The last group of 3PLs are those companies that make 100% of their margin on warehouse, pick and pack transactions and pass-thru the parcel and LTL charges at cost. This group of 3PLs are typically fully transparent regarding their parcel and LTL cost structure.
The common denominator for all these pricing strategies is that they build profit margin into different aspects of their pricing models and it’s not always easy to understand where, which is key to optimizing and controlling your costs.
When cost reduction is a primary goal of the contract optimization process, it’s important to understand the various pricing models, and to focus your negotiations on the areas that will deliver maximum impact. Clearly, transportation costs (small parcel and LTL) are the single largest expenditure for most companies outsourcing DTC and B2B fulfillment services and should be a primary area of focus. It’s important to understand how your 3PL prices their transportation cost, and the easiest way to accomplish that, is to ask them. In most cases they will be open and transparent. If not, that’s a big red flag.
Some 3PLs have negotiated superior small parcel and LTL contracts and pass all, or part, of those savings onto their clients. In general, the larger 3PLs have more favorable carrier agreements, but they don’t always offer the most aggressive rates to the customers. Furthermore, the amount of transportation spend does not always equate to high discounts off published rates. It really comes down to how effective the 3PL is at negotiating their own carrier agreements. Each 3PL has their own carrier contract “sweet spots”. As an example, some 3PLs have great rates for lightweight shipments, while others specialize in heavier packages. Most have negotiated their carrier agreement based on their volume and unique package characteristics. It’s important to take all these factors into consideration when selecting a 3PL partner and/or optimizing your contact.
Regarding LTL rates, it can be difficult to compare 3PLs. When evaluating options, it’s important to understand the 3PL’s level of sophistication, carrier relationship, and flexibility. You should work to understand which LTL carriers the 3PL works with, the nature of those relationships, and how rigid or flexible those carriers are. Since LTL tariffs can vary widely, it’s wise to price some sample shipments during the cost evaluation process.

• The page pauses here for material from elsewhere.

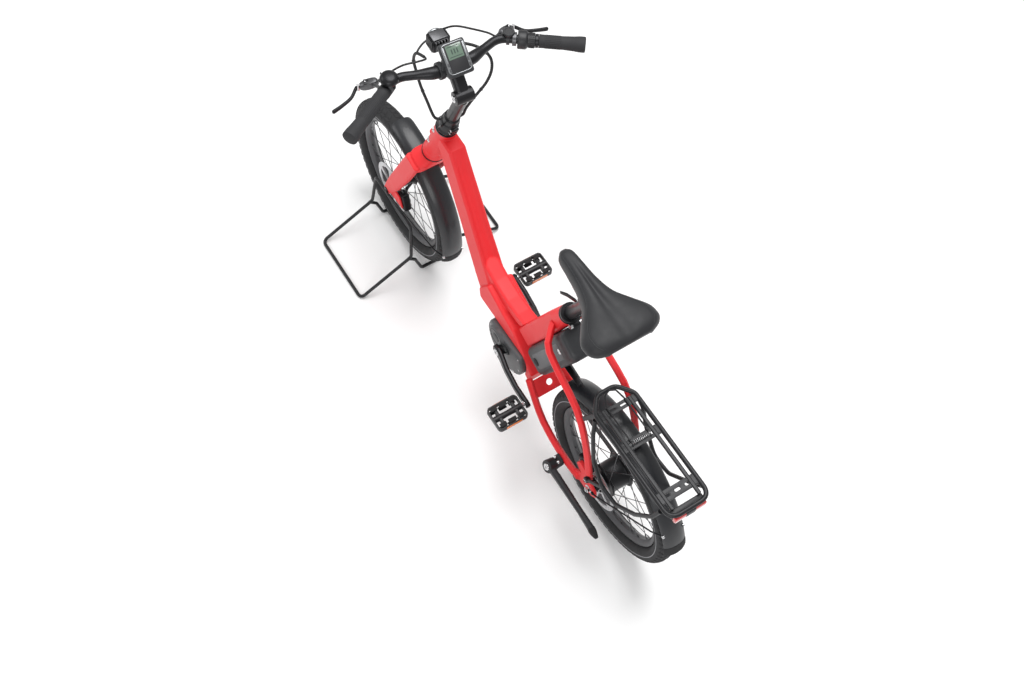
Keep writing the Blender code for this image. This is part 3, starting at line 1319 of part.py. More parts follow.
def wheel_stand():
    loops = []
    for side_name, side in SIDES.items():
        out, hip = side * STAND_HALF_WIDTH, side * STAND_HIP[0]
        hoop = side * STAND_HOOP_Y
        route = [(STAND_FRONT_X, out, STAND_WIRE), (STAND_REAR_X, out, STAND_WIRE),
                 (STAND_REAR_X, hip, STAND_HIP[1]), (STAND_REAR_X + 0.016, hoop, STAND_HOOP_TOP),
                 (STAND_FRONT_X - 0.016, hoop, STAND_HOOP_TOP), (STAND_FRONT_X, hip, STAND_HIP[1])]
        path = bend(route, 0.018, 3, closed=True)
        loops.append(tube("wheel_stand" if side > 0 else "wheel_stand_right_part", path,
                          STAND_WIRE, SATIN_BLACK, STEERING, 7, closed=True, side=(0, 0, 1)))
    ties = []
    for x in (STAND_FRONT_X, STAND_REAR_X):
        low = STAND_WIRE
        route = [(x, 0.078, STAND_HIP[1] - 0.002), (x, 0.055, 0.070), (x, 0.034, low),
                 (x, -0.034, low), (x, -0.055, 0.070), (x, -0.078, STAND_HIP[1] - 0.002)]
        ties.append(sweep(bend(route, 0.012, 2), round_section(STAND_WIRE, 7), (1, 0, 0)))
    return weld(loops[0], cutter(loops[1]), shells("stand_tie_parts", ties, SATIN_BLACK, STEERING))


wheel_stand()

BARS.rotation_mode = "AXIS_ANGLE"
BARS.rotation_axis_angle = (BAR_TURN, *STEER_AXIS)

FRONT_REACH = FRONT_AXLE_X + WHEEL_RADIUS
REAR_REACH = REAR_AXLE_X - (FENDER_RADIUS * math.cos(math.radians(17)))
BIKE.location = (-(FRONT_REACH + REAR_REACH) / 2, 0, 0)
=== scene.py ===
"""Looks of a step-through electric bicycle parked in a wire wheel stand."""
import json
import math

import bmesh
import bpy
from mathutils import Matrix, Vector


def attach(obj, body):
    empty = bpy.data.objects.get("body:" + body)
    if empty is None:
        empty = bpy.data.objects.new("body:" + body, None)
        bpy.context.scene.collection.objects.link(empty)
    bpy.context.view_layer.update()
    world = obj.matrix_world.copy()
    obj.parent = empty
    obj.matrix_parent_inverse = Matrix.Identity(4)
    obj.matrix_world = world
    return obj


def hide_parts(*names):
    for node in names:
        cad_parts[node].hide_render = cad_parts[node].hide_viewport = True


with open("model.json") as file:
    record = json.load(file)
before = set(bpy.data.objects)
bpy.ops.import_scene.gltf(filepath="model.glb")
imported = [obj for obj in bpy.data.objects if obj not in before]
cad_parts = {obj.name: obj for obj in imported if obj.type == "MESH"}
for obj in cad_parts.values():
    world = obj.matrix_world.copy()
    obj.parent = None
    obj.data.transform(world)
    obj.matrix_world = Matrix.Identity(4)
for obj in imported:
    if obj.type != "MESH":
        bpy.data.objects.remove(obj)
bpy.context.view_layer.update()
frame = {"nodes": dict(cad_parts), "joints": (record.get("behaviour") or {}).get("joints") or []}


# Floor and camera
# The bicycle stands on a plain pale floor. The camera looks down on it from high behind its
# left side, as in the photograph.

FLOOR_REACH = 14.0
CAMERA_PLACE = Vector((-1.3843, 1.0203, 3.4117))
CAMERA_HEADING = math.radians(-37.35)
CAMERA_FALL = math.radians(62.26)
CAMERA_ROLL = math.radians(5.60)
CAMERA_LENS = 45.19
SENSOR_WIDTH = 36.0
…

Two other areas, which can largely impact cost and an area for contract optimization focus, are storage and pick and pack fees. Storage fees can add up quickly and there are copious ways that 3PLs charge for those services. Current pricing strategies include, but are not limited to, cost per pallet, bin, cubic foot, square foot, etc. Pick and pack fees can also vary widely and can be a large component of your overall cost equation. Efficiencies like pick-to-light, forward picking modules, robotics, and conveyor systems can deliver efficiencies and lower costs.